For All the Saints

By The Rev. Marisa Sifontes

I’m not sure if I can pinpoint why, but All Saints’ Day ranks pretty high on my list of favorite days on the liturgical calendar. It sits behind Pentecost and Easter Sunday, but perhaps ahead of Epiphany and the Feast of the Transfiguration. Of course, there’s the combination of the lingering sugar high and unbridled joy of Halloween. The day also marks that last turn in the church year as we head towards the season of Advent. 
   But if I had to guess, my love for All Saints’ Day has more to do with its existence as one of those thin spaces that reminds us of the presence of the Great Cloud of Witnesses that surrounds us, both past and present: those we are related to as well as others who paved the way or claimed us. The day serves as a reminder that we are the walking dreams of our ancestors and also caretakers for those yet to come. It’s heady stuff: the confluence of people we love and who’ve loved us all gathered around, even if they didn’t know our names. All of us united, as children of a loving God.
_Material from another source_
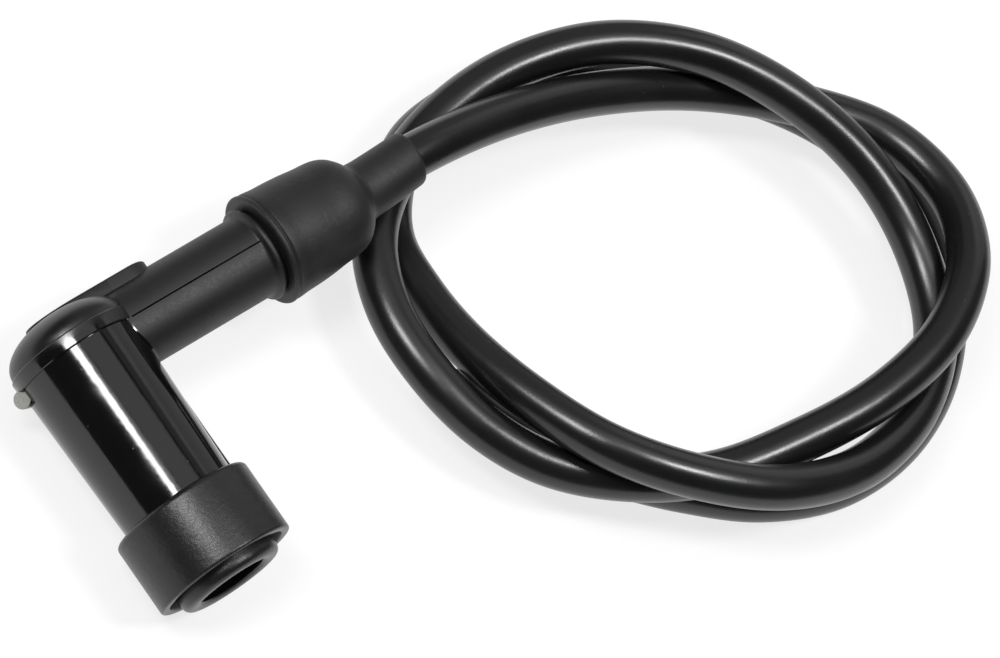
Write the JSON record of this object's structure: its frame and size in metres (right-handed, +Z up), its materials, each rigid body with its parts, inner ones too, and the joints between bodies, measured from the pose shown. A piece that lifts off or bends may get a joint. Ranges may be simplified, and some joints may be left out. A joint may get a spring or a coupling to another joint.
{
  "type": "spark plug wire",
  "caption": "Black ignition lead lying in loose loops, with a right-angle spark plug cap, rubber collar and rubber boot at one end and a bare cut end.",
  "frame": {"origin": "on the surface the part lies on, below the middle of the cap's box without the lead and its boot", "axes": "+X along the cap's wire tube seen from above, -Y along the plug tube, +Z up from the surface"},
  "size_m": [0.1577, 0.089, 0.0247],
  "materials": {
    "hard_plastic": "glossy moulded",
    "collar_rubber": "matte, scuffed",
    "boot_rubber": "matte, scuffed",
    "lead_jacket": "semi-gloss",
    "brass": "turned",
    "ceramic": "smooth",
    "spring_steel": "drawn wire"
  },
  "bodies": {
    "root": {"cap_body": "hard_plastic", "plug_seal": "collar_rubber", "wire_boot": "boot_rubber", "ignition_lead": "lead_jacket", "lead_screw": "brass", "contact_block": "brass", "resistor": "ceramic", "contact_spring": "spring_steel", "plug_terminal": "brass", "terminal_clip": "spring_steel"}
  },
  "joints": []
}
   All Saints’ Day began as a feast day to commemorate martyrs in the early church. By the eighth century, it had moved to November 1 and was extended to celebrate all the saints of the church. In our tradition, it is one of the seven principal feasts of the church year. It is a day we acknowledge and celebrate the entire Body of Christ both in heaven and on earth, a chance for us to remember the promises of our own Baptismal Covenant, and also a day to remind us of the ordinary and extraordinary ways God continues to call us all into communion.
   I look forward to the hymns that we’ll sing together when we observe All Saints’ on Sunday, November 6, especially the bespoke song that appears only once a year. I’m sure you know it. It goes in part, “For the saints of God are folk just like me, and I mean to be one too.” For me, the remembrance of “those folk just like me” calls to mind many of those who’ve influenced my life: not only grandparents, aunts and uncles, but teachers, friends, and even my late husband. I carry all of them and many others with me, my own conduits and reminders of God’s divine love.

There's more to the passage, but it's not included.